_INSTRUCTION:_
Among the entries below, one stretch runs from the line that contains "function unit(v) = v / norm(v);" through the line that contains "before = set(bpy.data.objects)". Repeat that stretch exactly, ends included, and only that.

===============

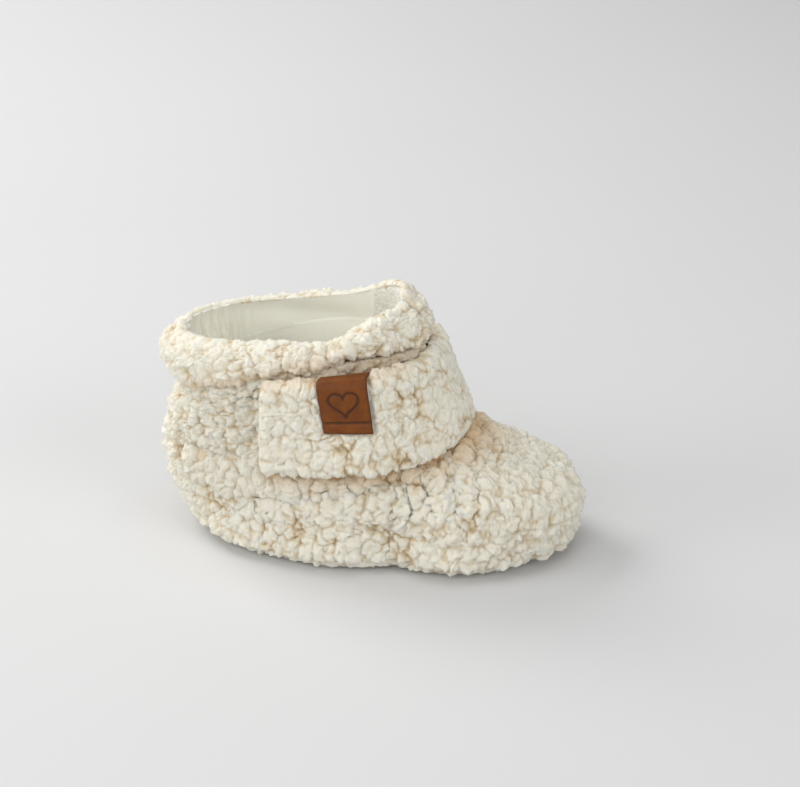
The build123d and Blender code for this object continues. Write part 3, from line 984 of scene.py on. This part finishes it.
def strap_grid(low, high, count, rows, profile=STRAP_PROFILE, grow=0.0):
    t = np.linspace(low, high, count)
    shares = {"low": 0.0, "mid": 0.5, "top": 1.0}
    knots = np.arange(len(profile), dtype=float)
    s = np.linspace(0, len(profile) - 1, 110)
    out = hermite(knots, profile[:, 0].astype(float), s) + grow
    place = hermite(knots, np.array([shares[p] for p in profile[:, 1]]), s)
    extra = hermite(knots, profile[:, 2].astype(float), s)
    lines = np.array([strap_lines(t, o, p, e) for o, p, e in zip(out, place, extra)])
    return resample(lines, rows)


def strap_shade(grid):
    x, z = grid[..., 0], grid[..., 2]
    top = np.exp(-(((edge_z(STRAP_TOP, x) - z) / 1.6) ** 2)) * (1 - smooth(x, 12, 20))
    return 0.35 * top


STRAP_SPLIT = 0.0
whole = strap_grid(-1, 1, n(600), n(118))
half = whole.shape[1] // 2
whole = puff(whole, 0.45, 55)
# The sewn end is pressed down on the shoe, most of all along its two rows of stitches.
sewn = whole[..., 1] > 0
pressed_down = 2.0 * (1 - smooth(whole[..., 0], -25, -17))
for row_x in (-22.0, -13.0):
    pressed_down += 1.2 * np.exp(-(((whole[..., 0] - row_x) / 1.3) ** 2))
whole -= normals_of(whole) * (pressed_down * sewn * smooth(np.linspace(-1, 1, whole.shape[1]), 0, 0.1))[..., None]
# The fold at the front is tight and smooth, so the pile lies lower there.
front = smooth(whole[..., 0], 16, 25)
TAG_X = (-7.3, 6.5)
TAG_LOW_Z = 44.0



def tag_slide(rise):
    """How far the tag leans along the strap at a height above its lower end."""
    return 2.4 * (0.5 - np.clip(rise / 16, 0, 1))


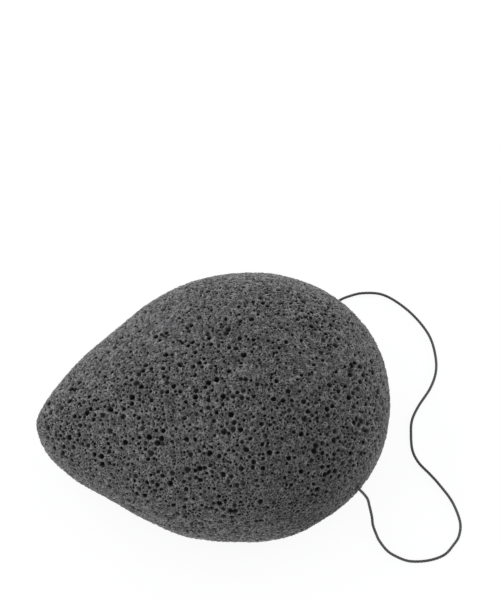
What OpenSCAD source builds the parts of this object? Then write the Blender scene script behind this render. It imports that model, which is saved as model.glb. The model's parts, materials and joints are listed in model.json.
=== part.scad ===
// Drop-shaped konjac sponge: a moulded foam body with a string threaded across its blunt end.
// The tip points along -X, the flat base lies on z = 0 and mid length is over the origin.

/* [Sponge body] */
// Length from the narrow tip to the blunt end
body_length = 96; // [84:1:108]
// Width across the widest place
body_width = 76; // [66:1:86]
// Height of the crown above the base
crown_height = 39; // [32:1:46]
// Height of the widest edge above the base
rim_height = 16; // [13:0.5:19]
// How far the widest place lies from mid length, towards the blunt end
widest_x = 7.5; // [2:0.5:12]
// How far the top of the crown lies from mid length, towards the blunt end
crown_x = 15; // [8:0.5:18]
// How much lower the crown line runs by the time it reaches the tip
crown_drop = 10; // [0:0.5:14]
// How much lower the widest edge runs by the time it reaches the tip
rim_drop = 2; // [0:0.5:5]

/* [Body shape] */
// Half of the width over which the narrow tip stays blunt, as a share
tip_share = 0.23; // [0.1:0.01:0.4]
// How much of the flank is drawn straight before the widest place, as a share
flank_share = 0.43; // [0.3:0.01:0.6]
// The same from the widest place towards the blunt end
shoulder_share = 0.43; // [0.3:0.01:0.6]
// Half of the width over which the blunt end stays upright, as a share
end_share = 0.68; // [0.5:0.01:0.85]
// Size of the flat base as a share of the widest outline
base_share = 0.76; // [0.6:0.01:0.85]
// How full the dome above the widest edge is, where 2 is an ellipse
dome_power = 2.25; // [2:0.05:3]
// How full the side below the widest edge is, where 2 is an ellipse
side_power = 2.6; // [2:0.05:3]
// How late the drop towards the tip sets in, where 1 is a straight slope
drop_power = 1.5; // [1:0.1:2.5]

/* [String] */
// Diameter of the string
cord_d = 0.8; // [0.6:0.05:1.2]
// How far the string's channel lies in from the blunt end
channel_inset = 12.5; // [10:0.5:18]
// How far the string's channel lies below the widest edge
channel_drop = 2.5; // [1:0.5:7]
// Gap all round the string in its channel
channel_clearance = 0.1; // [0.05:0.05:0.3]
// How far the string stands straight out of the wall before it bends
exit_straight = 1; // [0.8:0.1:2]

/* [Knot] */
// Wraps of string round itself in the knot
knot_wraps = 3; // [2:1:5]
// Distance from one wrap to the next
wrap_pitch = 0.7; // [0.5:0.05:0.75]
// Radius from the knot's axis to the middle of a wrap
wrap_radius = 0.75; // [0.6:0.05:0.8]
// Straight string at each end of the knot
knot_tail = 0.8; // [0.6:0.1:1.5]
// Gap all round the knot in its pocket
pocket_clearance = 0.2; // [0.1:0.05:0.5]
// How far the knot lies from the middle of the channel, towards the near side
knot_offset = 6; // [0:0.5:10]

/* [Hidden] */

half_length = body_length / 2;
half_width = body_width / 2;
cord_r = cord_d / 2;
channel_r = cord_r + channel_clearance;
// How far a cut runs past the surface that it opens
overrun = 1;
round_sides = 32;

// Steps along each quarter of the outline, and levels above and below the widest edge
quarter_steps = 14;
dome_levels = 10;
side_levels = 6;

// A cubic curve through the first and last of four points
function bezier(p, t) =
    pow(1 - t, 3) * p[0] + 3 * pow(1 - t, 2) * t * p[1]
    + 3 * (1 - t) * t * t * p[2] + pow(t, 3) * p[3];

function curve(p) = [for (i = [0 : quarter_steps - 1]) bezier(p, i / quarter_steps)];

tip = [-half_length, 0];
widest = [widest_x, -half_width];
blunt_end = [half_length, 0];
flank_pull = [flank_share * (widest_x + half_length), 0];
shoulder_pull = [shoulder_share * (half_length - widest_x), 0];

// The near half of the widest outline, from the tip to just before the blunt end
near_half = concat(
    curve([tip, tip - [0, tip_share * half_width], widest - flank_pull, widest]),
    curve([widest, widest + shoulder_pull, blunt_end - [0, end_share * half_width], blunt_end]));

// The whole outline, seen from above, anticlockwise from the tip
outline = concat(
    near_half, [blunt_end],
    [for (i = [len(near_half) - 1 : -1 : 1]) [near_half[i].x, -near_half[i].y]]);

// The outline at a share of its full size, drawn in towards the crown's axis
function drawn_in(share) = [for (p = outline) [crown_x + (p.x - crown_x) * share, p.y * share]];

// How far along a point is from the crown's axis to the tip, and the two lines that drop on the way
function towards_tip(x) = max(0, (crown_x - x) / (crown_x + half_length));
function crown_line(x) = crown_height - crown_drop * pow(towards_tip(x), drop_power);
function rim_line(x) = rim_height - rim_drop * pow(towards_tip(x), drop_power);

// A level is a share of the outline, with how far it has climbed to the rim and on to the crown
function side_level(angle) =
    [base_share + (1 - base_share) * pow(cos(angle), 2 / side_power),
     1 - pow(sin(angle), 2 / side_power), 0];
function dome_level(angle) = [pow(cos(angle), 2 / dome_power), 1, pow(sin(angle), 2 / dome_power)];

levels = concat(
    [for (i = [side_levels : -1 : 1]) side_level(90 * i / side_levels)],
    [for (i = [0 : dome_levels - 1]) dome_level(90 * i / dome_levels)]);

function height_at(x, level) =
    rim_line(x) * level[1] + (crown_line(x) - rim_line(x)) * level[2];

function level_points(level) =
    [for (p = drawn_in(level[0])) [p.x, p.y, height_at(p.x, level)]];

// The foam before its flat base is cut; it reaches a little below the base
module foam_shape() {
    around = len(outline);
    last = len(levels);
    points = concat(
        [for (p = drawn_in(base_share)) [p.x, p.y, -overrun]],
        [for (l = levels) each level_points(l)],
        [[crown_x, 0, crown_height]]);
    faces = concat(
        [[for (j = [0 : around - 1]) j]],
        [for (i = [0 : last - 1], j = [0 : around - 1])
            let (a = i * around + j, b = i * around + (j + 1) % around)
            each [[a, a + around, b + around], [a, b + around, b]]],
        [for (j = [0 : around - 1])
            [last * around + j, (last + 1) * around, last * around + (j + 1) % around]]);
    polyhedron(points, faces);
}

channel_x = half_length - channel_inset;
channel_z = rim_height - channel_drop;

// The wall's outline at the channel's height, which is below the widest edge
channel_climb = channel_z / rim_height;
channel_outline = drawn_in(side_level(asin(pow(1 - channel_climb, side_power / 2)))[0]);

// How far from the middle the wall is where the channel opens, the same on both sides
wall_y = [
    for (i = [1 : len(near_half)])
        let (p = channel_outline[i - 1], q = channel_outline[i])
        if (p.x <= channel_x && channel_x < q.x)
            -(p.y + (q.y - p.y) * (channel_x - p.x) / (q.x - p.x))][0];

far_exit = [channel_x, wall_y + exit_straight, channel_z];
near_exit = [channel_x, -far_exit.y, channel_z];

wraps_half = (knot_wraps - 1) * wrap_pitch / 2 + cord_r;
knot_half = wraps_half + knot_tail;
knot_at = [channel_x, -knot_offset, channel_z];
pocket_r = wrap_radius + cord_r + pocket_clearance;
pocket_half = wraps_half + pocket_clearance;

// Lays an upright shape along the channel, its foot at the point and its head to the far side
module along_channel(at) {
    translate(at) rotate([-90, 0, 0]) children();
}

module sponge_body() {
    color("#4e4d4f")
    difference() {
        foam_shape();
        translate([-body_length, -body_width, -2 * overrun])
            cube([2 * body_length, 2 * body_width, 2 * overrun]);
        along_channel(near_exit - [0, overrun, 0])
            cylinder(h = 2 * (far_exit.y + overrun), r = channel_r, $fn = round_sides);
        along_channel(knot_at - [0, pocket_half, 0])
            cylinder(h = 2 * pocket_half, r = pocket_r, $fn = round_sides);
    }
}

// The string's run through the foam, in two lengths that end at the knot
module threaded_cord() {
    color("#3a393b") {
        along_channel(near_exit)
            cylinder(h = knot_at.y - knot_half - near_exit.y, r = cord_r, $fn = round_sides);
        along_channel(knot_at + [0, knot_half, 0])
            cylinder(h = far_exit.y - knot_at.y - knot_half, r = cord_r, $fn = round_sides);
    }
}

// A barrel knot: wraps side by side round the straight string
module cord_knot() {
    color("#3a393b") {
        along_channel(knot_at - [0, knot_half, 0])
            cylinder(h = 2 * knot_half, r = cord_r, $fn = round_sides);
        for (i = [0 : knot_wraps - 1])
            along_channel(knot_at + [0, (i - (knot_wraps - 1) / 2) * wrap_pitch, 0])
                rotate_extrude($fn = round_sides)
                    translate([wrap_radius, 0]) circle(r = cord_r, $fn = round_sides);
    }
}

// The loop's route from the far mouth to the near one: x from the channel, y and height off the table
loop_route = [
    [0.5, 29.5, 11], [1, 31, 7.5], [2, 33, 4], [3.5, 35, 1], [5.5, 36.5, 0], [8.5, 37.5, 0],
    [12.5, 38, 0], [17.5, 37, 0], [21.5, 34, 0], [25.5, 29, 0], [28.5, 23, 0], [29.5, 17.5, 0],
    [29, 11, 0], [26.5, 5.5, 0], [22, 0, 0], [19.5, -4, 0], [18.5, -8, 0], [18, -13, 0],
    [19, -17, 0], [21.5, -21, 0], [23.5, -24.5, 0], [26, -30, 0], [27, -36, 0], [26, -40, 0],
    [24, -42.5, 0], [21, -45, 0], [16.5, -46, 0], [11.5, -45.5, 0], [8, -43.5, 0], [6, -41.5, 0],
    [4.5, -38.5, 0], [4, -36.5, 0], [3.5, -34, 0.5], [3.5, -32, 1.5], [3, -30, 4.5],
    [2.5, -29.5, 7.5], [1.5, -29, 10]
];
route = concat([far_exit], [for (p = loop_route) p + [channel_x, 0, cord_r]], [near_exit]);
// About how far apart the string's rings are, and how many sides a ring has
ring_spacing = 2.3;
cord_sides = 8;

// A smooth curve from the second of four points to the third
function spline(p, t) =
    (2 * p[1] + (p[2] - p[0]) * t + (2 * p[0] - 5 * p[1] + 4 * p[2] - p[3]) * t * t
     + (3 * p[1] - p[0] - 3 * p[2] + p[3]) * pow(t, 3)) / 2;

// The route with the string's straight run inside the foam added at both ends
guided_route = concat(
    [far_exit - [0, exit_straight, 0]], route, [near_exit + [0, exit_straight, 0]]);

function rings_between(p, q) = max(1, round(norm(q - p) / ring_spacing));

// Never lower than a string that lies on the table
function lying(p) = [p.x, p.y, max(p.z, cord_r)];

centreline = concat(
    [for (i = [0 : len(route) - 2])
        let (steps = rings_between(route[i], route[i + 1]),
             four = [for (k = [0 : 3]) guided_route[i + k]])
        each [for (k = [0 : steps - 1]) lying(spline(four, k / steps))]],
    [near_exit]);

function unit(v) = v / norm(v);

// The string's direction at a ring; it leaves one mouth and enters the other along the channel
function direction(i) =
    i == 0 || i == len(centreline) - 1
    ? unit(far_exit - near_exit)
    : unit(centreline[i + 1] - centreline[i - 1]);

function ring(i) =
    let (ahead = direction(i),
         sideways = unit(cross(ahead, [0, 0, 1])),
         upward = cross(sideways, ahead))
    [for (k = [0 : cord_sides - 1])
        let (a = 360 * (k + 1 / 2) / cord_sides)
        centreline[i] + cord_r * (cos(a) * sideways + sin(a) * upward)];

module hanging_cord() {
    rings = len(centreline);
    points = [for (i = [0 : rings - 1]) each ring(i)];
    faces = concat(
        [[for (k = [cord_sides - 1 : -1 : 0]) k]],
        [for (i = [0 : rings - 2], k = [0 : cord_sides - 1])
            let (a = i * cord_sides + k, b = i * cord_sides + (k + 1) % cord_sides)
            each [[a, b, b + cord_sides], [a, b + cord_sides, a + cord_sides]]],
        [[for (k = [0 : cord_sides - 1]) (rings - 1) * cord_sides + k]]);
    color("#3a393b") polyhedron(points, faces);
}

sponge_body();
hanging_cord();
threaded_cord();
cord_knot();
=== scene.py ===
# %% [markdown]
# # A konjac sponge in Blender
#
# A konjac sponge is a drop of stiff, open-celled foam, moulded from the root of a plant. This one
# is coloured with charcoal, and a thin string runs across its blunt end to hang it up by. This
# lesson dresses its CAD model: it keeps every place and size of the model, and adds what CAD
# leaves out, which is the pores, the fibrous skin, the twist of the string, and light.

# %% Load the frame
import json
import math

import bpy
import numpy as np
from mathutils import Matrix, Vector

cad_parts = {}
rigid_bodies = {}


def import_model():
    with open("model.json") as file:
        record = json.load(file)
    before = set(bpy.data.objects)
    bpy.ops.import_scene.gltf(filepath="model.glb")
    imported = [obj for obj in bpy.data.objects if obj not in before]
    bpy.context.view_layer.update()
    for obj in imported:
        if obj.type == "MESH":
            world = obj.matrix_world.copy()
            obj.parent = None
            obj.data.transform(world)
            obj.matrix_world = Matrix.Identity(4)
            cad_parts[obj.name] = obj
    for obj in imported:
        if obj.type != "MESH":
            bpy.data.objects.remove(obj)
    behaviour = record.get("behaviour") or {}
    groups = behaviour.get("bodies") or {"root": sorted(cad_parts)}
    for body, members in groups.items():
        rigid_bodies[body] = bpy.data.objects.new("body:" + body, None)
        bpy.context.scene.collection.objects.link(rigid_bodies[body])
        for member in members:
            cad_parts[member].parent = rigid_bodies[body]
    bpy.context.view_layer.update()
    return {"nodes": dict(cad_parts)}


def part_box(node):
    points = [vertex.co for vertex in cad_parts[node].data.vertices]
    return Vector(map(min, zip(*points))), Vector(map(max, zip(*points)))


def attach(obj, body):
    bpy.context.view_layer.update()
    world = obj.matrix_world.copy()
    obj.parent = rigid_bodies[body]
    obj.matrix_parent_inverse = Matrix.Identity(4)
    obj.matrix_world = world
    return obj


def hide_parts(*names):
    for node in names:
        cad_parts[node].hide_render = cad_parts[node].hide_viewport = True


for leftover in list(bpy.data.objects):
    bpy.data.objects.remove(leftover)
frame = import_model()
print("nodes:", sorted(frame["nodes"]))

# %% [markdown]
# Blender counts in metres here, and a sponge is easier to think of in millimetres. So every length
# below is written in millimetres and multiplied by MM.
#
# Five small functions take up what comes again and again: a colour in linear light, one more node
# in a tree, an empty tree, a new object in the scene, and a camera or a lamp that faces somewhere.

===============

_RESULT FOR THIS EXERCISE:_
function unit(v) = v / norm(v);

// The string's direction at a ring; it leaves one mouth and enters the other along the channel
function direction(i) =
    i == 0 || i == len(centreline) - 1
    ? unit(far_exit - near_exit)
    : unit(centreline[i + 1] - centreline[i - 1]);

function ring(i) =
    let (ahead = direction(i),
         sideways = unit(cross(ahead, [0, 0, 1])),
         upward = cross(sideways, ahead))
    [for (k = [0 : cord_sides - 1])
        let (a = 360 * (k + 1 / 2) / cord_sides)
        centreline[i] + cord_r * (cos(a) * sideways + sin(a) * upward)];

module hanging_cord() {
    rings = len(centreline);
    points = [for (i = [0 : rings - 1]) each ring(i)];
    faces = concat(
        [[for (k = [cord_sides - 1 : -1 : 0]) k]],
        [for (i = [0 : rings - 2], k = [0 : cord_sides - 1])
            let (a = i * cord_sides + k, b = i * cord_sides + (k + 1) % cord_sides)
            each [[a, b, b + cord_sides], [a, b + cord_sides, a + cord_sides]]],
        [[for (k = [0 : cord_sides - 1]) (rings - 1) * cord_sides + k]]);
    color("#3a393b") polyhedron(points, faces);
}

sponge_body();
hanging_cord();
threaded_cord();
cord_knot();
=== scene.py ===
# %% [markdown]
# # A konjac sponge in Blender
#
# A konjac sponge is a drop of stiff, open-celled foam, moulded from the root of a plant. This one
# is coloured with charcoal, and a thin string runs across its blunt end to hang it up by. This
# lesson dresses its CAD model: it keeps every place and size of the model, and adds what CAD
# leaves out, which is the pores, the fibrous skin, the twist of the string, and light.

# %% Load the frame
import json
import math

import bpy
import numpy as np
from mathutils import Matrix, Vector

cad_parts = {}
rigid_bodies = {}


def import_model():
    with open("model.json") as file:
        record = json.load(file)
    before = set(bpy.data.objects)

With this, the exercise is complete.